Formó a sus tropas, se puso al frente de una de las columnas y arengó a sus "compañeros" reclamándoles un último esfuerzo: "Los soldados valientes como vosotros no necesitan más que un solo cartucho; ese sólo se disparará en caso necesario, y con las puntas de vuestras bayonetas, tan acostumbradas a vencer, daremos fin a tan grandiosa empresa; batiremos a los enemigos de nuestra idolatrada Reina, los arrollaremos, y tanto vosotros como yo, que soy el primer soldado [...] los veremos o morir o abandonar el campo llenos de oprobio y de ignominia, corriendo precipitadamente a ocultarla en sus encumbradas guaridas".
Cargando en medio de una terrible nevada y esquivando las granadas, la metralla y la fusilería de los carlistas, Espartero y sus hombres atacaron el alto de Banderas y pusieron en fuga a los rebeldes. Oráa, lanzando la embestida por el otro lado, capturó el cuartel general enemigo. El triunfo era de los isabelinos. "No sé cómo sigo vivo", le reconocería después el general, entonces de 43 años, al teniente Vicars. "A las ocho de la mañana Espartero entró en Bilbao a la cabeza de sus tropas. Era el día de Navidad y se celebraba a más de un salvador", escribe el historiador canadiense.

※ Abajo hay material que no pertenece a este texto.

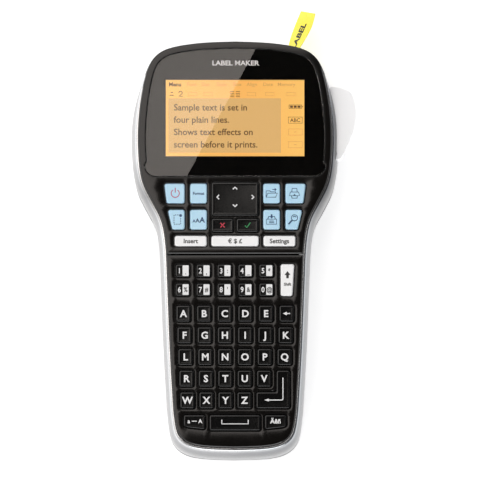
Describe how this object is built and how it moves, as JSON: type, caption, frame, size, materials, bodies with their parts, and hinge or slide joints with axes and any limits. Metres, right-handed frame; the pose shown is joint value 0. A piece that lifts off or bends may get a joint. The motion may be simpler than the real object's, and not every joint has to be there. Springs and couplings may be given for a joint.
{
  "type": "label maker",
  "caption": "Handheld label maker with a wide display head, narrow keyboard grip, bright side band, cutter lever and printed tape leaving the top end.",
  "frame": {"origin": "on the flat back of the head, on the mid line, where the label maker rests on a table", "axes": "+X across the face to the side with the cutter lever, +Y along the body from the tail to the tape exit, +Z out of the face"},
  "size_m": [0.1168, 0.235, 0.0485],
  "materials": {
    "dark_plastic": "satin",
    "silver_band": "polished",
    "black_gloss": "polished",
    "lens": "polished",
    "lcd": "satin",
    "white_plastic": "satin",
    "board": "satin",
    "rubber": "matte",
    "steel": "brushed",
    "brass": "polished",
    "ceramic": "matte",
    "lever_plastic": "satin",
    "cassette_plastic": "satin",
    "label_tape": "satin",
    "battery": "satin",
    "blue_keys": "satin",
    "white_keys": "satin",
    "black_keys": "satin"
  },
  "bodies": {
    "casing": {"rear_housing": "dark_plastic", "side_band": "silver_band", "end_cap": "dark_plastic", "head_face": "black_gloss", "keypad_face": "black_gloss", "display_lens": "lens", "lcd_panel": "lcd", "lcd_holder": "white_plastic", "main_board": "board", "keypad_board": "board", "key_mat": "rubber", "chassis_plate": "steel", "feed_motor": "steel", "print_head": "ceramic", "lever_pin": "steel", "lever_spring": "steel", "cassette_case": "cassette_plastic", "cassette_lid": "cassette_plastic", "label_tape": "label_tape", "battery_pack": "battery", "battery_contacts": "brass", "case_screws": "steel"},
    "pinion": {"motor_pinion": "brass"},
    "idler": {"idler_gear": "white_plastic"},
    "platen": {"platen_gear": "white_plastic", "platen_roller": "rubber"},
    "takeup": {"takeup_gear": "white_plastic", "takeup_spool": "dark_plastic"},
    "ribbon_reel": {"ribbon_supply": "dark_plastic"},
    "tape_reel": {"tape_roll": "label_tape"},
    "lever": {"cutter_lever": "lever_plastic"},
    "blade": {"cutter_blade": "steel"},
    "cassette_cover": {"cassette_door": "dark_plastic"},
    "battery_cover": {"battery_door": "dark_plastic"},
    "key_power": {"key_power": "blue_keys"},
    "key_format": {"key_format": "blue_keys"},
    "key_new_label": {"key_new_label": "blue_keys"},
    "key_text_size": {"key_text_size": "blue_keys"},
    "key_open": {"key_open": "blue_keys"},
    "key_print": {"key_print": "blue_keys"},
    "key_save": {"key_save": "blue_keys"},
    "key_preview": {"key_preview": "blue_keys"},
    "key_nav_pad": {"key_nav_pad": "black_keys"},
    "key_cancel": {"key_cancel": "black_keys"},
    "key_ok": {"key_ok": "black_keys"},
    "key_insert": {"key_insert": "white_keys"},
    "key_currency": {"key_currency": "white_keys"},
    "key_settings": {"key_settings": "white_keys"},
    "key_shift": {"key_shift": "white_keys"},
    "key_enter": {"key_enter": "black_keys"},
    "key_caps": {"key_caps": "black_keys"},
    "key_space": {"key_space": "black_keys"},
    "key_accent": {"key_accent": "black_keys"},
    "keys_one_five": {"keys_one_five": "black_keys"},
    "keys_six_zero": {"keys_six_zero": "black_keys"},
    "keys_a_e": {"keys_a_e": "black_keys"},
    "keys_f_k": {"keys_f_k": "black_keys"},
    "keys_l_q": {"keys_l_q": "black_keys"},
    "keys_r_v": {"keys_r_v": "black_keys"},
    "keys_w_z": {"keys_w_z": "black_keys"}
  },
  "joints": [
    {"name": "key_power_press", "type": "slide", "parent": "casing", "child": "key_power", "axis": [0, 0, -1], "range_m": [0, 0.0008], "stiffness_N_per_m": 400, "springref_m": -0.0008},
    {"name": "key_format_press", "type": "slide", "parent": "casing", "child": "key_format", "axis": [0, 0, -1], "range_m": [0, 0.0008], "stiffness_N_per_m": 400, "springref_m": -0.0008},
    {"name": "key_new_label_press", "type": "slide", "parent": "casing", "child": "key_new_label", "axis": [0, 0, -1], "range_m": [0, 0.0008], "stiffness_N_per_m": 400, "springref_m": -0.0008},
    {"name": "key_text_size_press", "type": "slide", "parent": "casing", "child": "key_text_size", "axis": [0, 0, -1], "range_m": [0, 0.0008], "stiffness_N_per_m": 400, "springref_m": -0.0008},
    {"name": "key_open_press", "type": "slide", "parent": "casing", "child": "key_open", "axis": [0, 0, -1], "range_m": [0, 0.0008], "stiffness_N_per_m": 400, "springref_m": -0.0008},
    {"name": "key_print_press", "type": "slide", "parent": "casing", "child": "key_print", "axis": [0, 0, -1], "range_m": [0, 0.0008], "stiffness_N_per_m": 400, "springref_m": -0.0008},
    {"name": "key_save_press", "type": "slide", "parent": "casing", "child": "key_save", "axis": [0, 0, -1], "range_m": [0, 0.0008], "stiffness_N_per_m": 400, "springref_m": -0.0008},
    {"name": "key_preview_press", "type": "slide", "parent": "casing", "child": "key_preview", "axis": [0, 0, -1], "range_m": [0, 0.0008], "stiffness_N_per_m": 400, "springref_m": -0.0008},
    {"name": "key_nav_pad_press", "type": "slide", "parent": "casing", "child": "key_nav_pad", "axis": [0, 0, -1], "range_m": [0, 0.0008], "stiffness_N_per_m": 400, "springref_m": -0.0008},
    {"name": "key_cancel_press", "type": "slide", "parent": "casing", "child": "key_cancel", "axis": [0, 0, -1], "range_m": [0, 0.0008], "stiffness_N_per_m": 400, "springref_m": -0.0008},
    {"name": "key_ok_press", "type": "slide", "parent": "casing", "child": "key_ok", "axis": [0, 0, -1], "range_m": [0, 0.0008], "stiffness_N_per_m": 400, "springref_m": -0.0008},
    {"name": "key_insert_press", "type": "slide", "parent": "casing", "child": "key_insert", "axis": [0, 0, -1], "range_m": [0, 0.0008], "stiffness_N_per_m": 400, "springref_m": -0.0008},
    {"name": "key_currency_press", "type": "slide", "parent": "casing", "child": "key_currency", "axis": [0, 0, -1], "range_m": [0, 0.0008], "stiffness_N_per_m": 400, "springref_m": -0.0008},
    {"name": "key_settings_press", "type": "slide", "parent": "casing", "child": "key_settings", "axis": [0, 0, -1], "range_m": [0, 0.0008], "stiffness_N_per_m": 400, "springref_m": -0.0008},
    {"name": "key_shift_press", "type": "slide", "parent": "casing", "child": "key_shift", "axis": [0, 0, -1], "range_m": [0, 0.0008], "stiffness_N_per_m": 400, "springref_m": -0.0008},
    {"name": "key_enter_press", "type": "slide", "parent": "casing", "child": "key_enter", "axis": [0, 0, -1], "range_m": [0, 0.0008], "stiffness_N_per_m": 400, "springref_m": -0.0008},
    {"name": "key_caps_press", "type": "slide", "parent": "casing", "child": "key_caps", "axis": [0, 0, -1], "range_m": [0, 0.0008], "stiffness_N_per_m": 400, "springref_m": -0.0008},
    {"name": "key_space_press", "type": "slide", "parent": "casing", "child": "key_space", "axis": [0, 0, -1], "range_m": [0, 0.0008], "stiffness_N_per_m": 400, "springref_m": -0.0008},
    {"name": "key_accent_press", "type": "slide", "parent": "casing", "child": "key_accent", "axis": [0, 0, -1], "range_m": [0, 0.0008], "stiffness_N_per_m": 400, "springref_m": -0.0008},
    {"name": "keys_one_five_press", "type": "slide", "parent": "casing", "child": "keys_one_five", "axis": [0, 0, -1], "range_m": [0, 0.0008], "stiffness_N_per_m": 2000, "springref_m": -0.0008},
    {"name": "keys_six_zero_press", "type": "slide", "parent": "casing", "child": "keys_six_zero", "axis": [0, 0, -1], "range_m": [0, 0.0008], "stiffness_N_per_m": 2000, "springref_m": -0.0008},
    {"name": "keys_a_e_press", "type": "slide", "parent": "casing", "child": "keys_a_e", "axis": [0, 0, -1], "range_m": [0, 0.0008], "stiffness_N_per_m": 2400, "springref_m": -0.0008},
    {"name": "keys_f_k_press", "type": "slide", "parent": "casing", "child": "keys_f_k", "axis": [0, 0, -1], "range_m": [0, 0.0008], "stiffness_N_per_m": 2400, "springref_m": -0.0008},
    {"name": "keys_l_q_press", "type": "slide", "parent": "casing", "child": "keys_l_q", "axis": [0, 0, -1], "range_m": [0, 0.0008], "stiffness_N_per_m": 2400, "springref_m": -0.0008},
    {"name": "keys_r_v_press", "type": "slide", "parent": "casing", "child": "keys_r_v", "axis": [0, 0, -1], "range_m": [0, 0.0008], "stiffness_N_per_m": 2000, "springref_m": -0.0008},
    {"name": "keys_w_z_press", "type": "slide", "parent": "casing", "child": "keys_w_z", "axis": [0, 0, -1], "range_m": [0, 0.0008], "stiffness_N_per_m": 1600, "springref_m": -0.0008},
    {"name": "platen_spin", "type": "hinge", "parent": "casing", "child": "platen", "pos_m": [0.03, 0.022, 0.028], "axis": [0, 0, 1], "continuous": true},
    {"name": "idler_spin", "type": "hinge", "parent": "casing", "child": "idler", "pos_m": [0.0346, 0.0015, 0.028], "axis": [0, 0, 1], "continuous": true},
    {"name": "pinion_spin", "type": "hinge", "parent": "casing", "child": "pinion", "pos_m": [0.038, -0.0137, 0.028], "axis": [0, 0, 1], "continuous": true},
    {"name": "takeup_spin", "type": "hinge", "parent": "casing", "child": "takeup", "pos_m": [0.00994, 0.01398, 0.028], "axis": [0, 0, 1], "continuous": true},
    {"name": "tape_reel_spin", "type": "hinge", "parent": "casing", "child": "tape_reel", "pos_m": [-0.018, 0.009, 0.028], "axis": [0, 0, 1], "continuous": true},
    {"name": "ribbon_reel_spin", "type": "hinge", "parent": "casing", "child": "ribbon_reel", "pos_m": [0.011, -0.006, 0.028], "axis": [0, 0, 1], "continuous": true},
    {"name": "lever_swing", "type": "hinge", "parent": "casing", "child": "lever", "pos_m": [0.0506, -0.008, 0.03], "axis": [0, 0, 1], "range_deg": [0, 9], "stiffness_Nm_per_rad": 0.6, "springref_deg": -5.73},
    {"name": "blade_slide", "type": "slide", "parent": "casing", "child": "blade", "axis": [-1, 0, 0], "range_m": [0, 0.00683]},
    {"name": "cassette_cover_hinge", "type": "hinge", "parent": "casing", "child": "cassette_cover", "pos_m": [0, -0.018, 0.0016], "axis": [-1, 0, 0], "range_deg": [0, 95]},
    {"name": "battery_cover_hinge", "type": "hinge", "parent": "casing", "child": "battery_cover", "pos_m": [0, -0.1164, 0.0146], "axis": [-1, 0, 0], "range_deg": [0, 95]}
  ],
  "couplings": [
    {"joint": "idler_spin", "follows": "platen_spin", "ratio": -0.75},
    {"joint": "pinion_spin", "follows": "platen_spin", "ratio": 2.5},
    {"joint": "takeup_spin", "follows": "platen_spin", "ratio": -0.71429},
    {"joint": "tape_reel_spin", "follows": "platen_spin", "ratio": -0.23529},
    {"joint": "ribbon_reel_spin", "follows": "platen_spin", "ratio": -0.61538},
    {"joint": "blade_slide", "follows": "lever_swing", "m_per_rad": 0.043481}
  ]
}
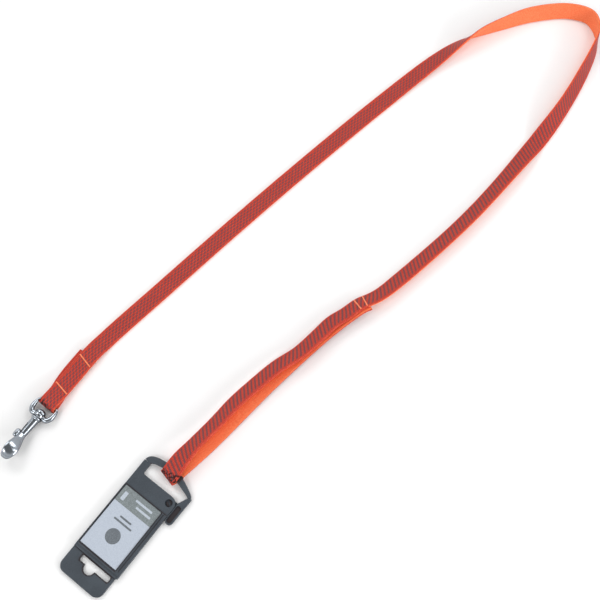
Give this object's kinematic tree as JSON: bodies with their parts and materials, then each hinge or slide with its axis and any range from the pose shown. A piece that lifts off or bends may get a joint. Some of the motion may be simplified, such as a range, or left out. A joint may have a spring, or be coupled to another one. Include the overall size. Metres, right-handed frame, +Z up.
{
  "type": "dog leash",
  "caption": "Flat webbing dog leash with a sewn hand loop, a swivel bolt snap and a plastic hanger card clipped through the loop.",
  "frame": {"origin": "on the ground plane, under the middle of the leash's bounding box as it lies", "axes": "+Z up from the ground the leash lies on; +X and +Y lie on the ground, and the leash runs from the snap at -X -Y to its bend at +X +Y"},
  "size_m": [0.5063, 0.5235, 0.0164],
  "materials": {
    "webbing": "woven, with a grip pattern on the front",
    "thread": "satin",
    "snap_metal": "polished plating",
    "bolt_steel": "satin",
    "card_plastic": "matte",
    "label": "satin"
  },
  "bodies": {
    "strap": {"webbing": "webbing", "snap_stitch_row_1": "thread", "snap_stitch_row_2": "thread", "loop_stitch_row_1": "thread", "loop_stitch_row_2": "thread"},
    "eye": {"swivel_eye": "snap_metal"},
    "snap": {"snap_body": "snap_metal", "swivel_rivet": "snap_metal", "bolt_spring": "bolt_steel"},
    "bolt": {"bolt": "bolt_steel", "thumb_knob": "snap_metal"},
    "card": {"card_body": "card_plastic", "label_insert": "label"},
    "arm": {"closure_arm": "card_plastic"},
    "latch": {"latch_flap": "card_plastic"}
  },
  "joints": [
    {"name": "eye_hinge", "type": "hinge", "parent": "strap", "child": "eye", "pos_m": [-0.2198, -0.1158, 0.0036], "axis": [-0.8141, 0.5807, 0], "range_deg": [0, 60]},
    {"name": "snap_swivel", "type": "hinge", "parent": "eye", "child": "snap", "pos_m": [-0.2198, -0.1158, 0.0036], "axis": [-0.5789, -0.8116, 0.0785], "continuous": true},
    {"name": "bolt_slide", "type": "slide", "parent": "snap", "child": "bolt", "axis": [0.5789, 0.8116, -0.0785], "range_m": [0, 0.0095], "stiffness_N_per_m": 300, "springref_m": -0.004, "deforming": ["bolt_spring"]},
    {"name": "card_swing", "type": "hinge", "parent": "strap", "child": "card", "pos_m": [-0.12068, -0.16765, 0.0044], "axis": [-0.7944, 0.6074, 0], "range_deg": [0, 12]},
    {"name": "arm_swing", "type": "hinge", "parent": "card", "child": "arm", "pos_m": [-0.13854, -0.16054, 0.0015], "axis": [0, 0, 1], "range_deg": [0, 6]},
    {"name": "latch_swing", "type": "hinge", "parent": "arm", "child": "latch", "pos_m": [-0.10541, -0.19015, 0.0017], "axis": [0, 0, 1], "range_deg": [0, 60]}
  ]
}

La noticia llegó a la capital en Año Nuevo, imprimiéndose en periódicos y leyéndose en los teatros. María Cristina, la reina regente, y las Cortes decretaron numerosas condecoraciones para la guarnición de Bilbao; a Espartero, además de glosar su gesta en litografías y estampas, se le concedió el título nobiliario de conde de Luchana —un primer peldaño de una carrera en la que amasaría los de príncipe de Vergara, duque de la Victoria, presidente del Consejo de Ministros o regente del reino—. Pronto, por toda España, se le empezó a llamar "el héroe Espartero" o "el inmortal Espartero".
Pasarían todavía otros treinta y dos meses hasta que los carlistas se arrojaran sus armas en el País Vasco y Navarra, y otros once más antes de que los liberales ganaran definitivamente la guerra civil. Luchana y la liberación de Bilbao, reconocía Espartero, nunca sería una batalla que "hará época en los faustos militares", pero sí "el golpe fatal para la facción". También, concluye Shubert, un momento decisivo en la carrera de este hombre, el nuevo héroe de los españoles.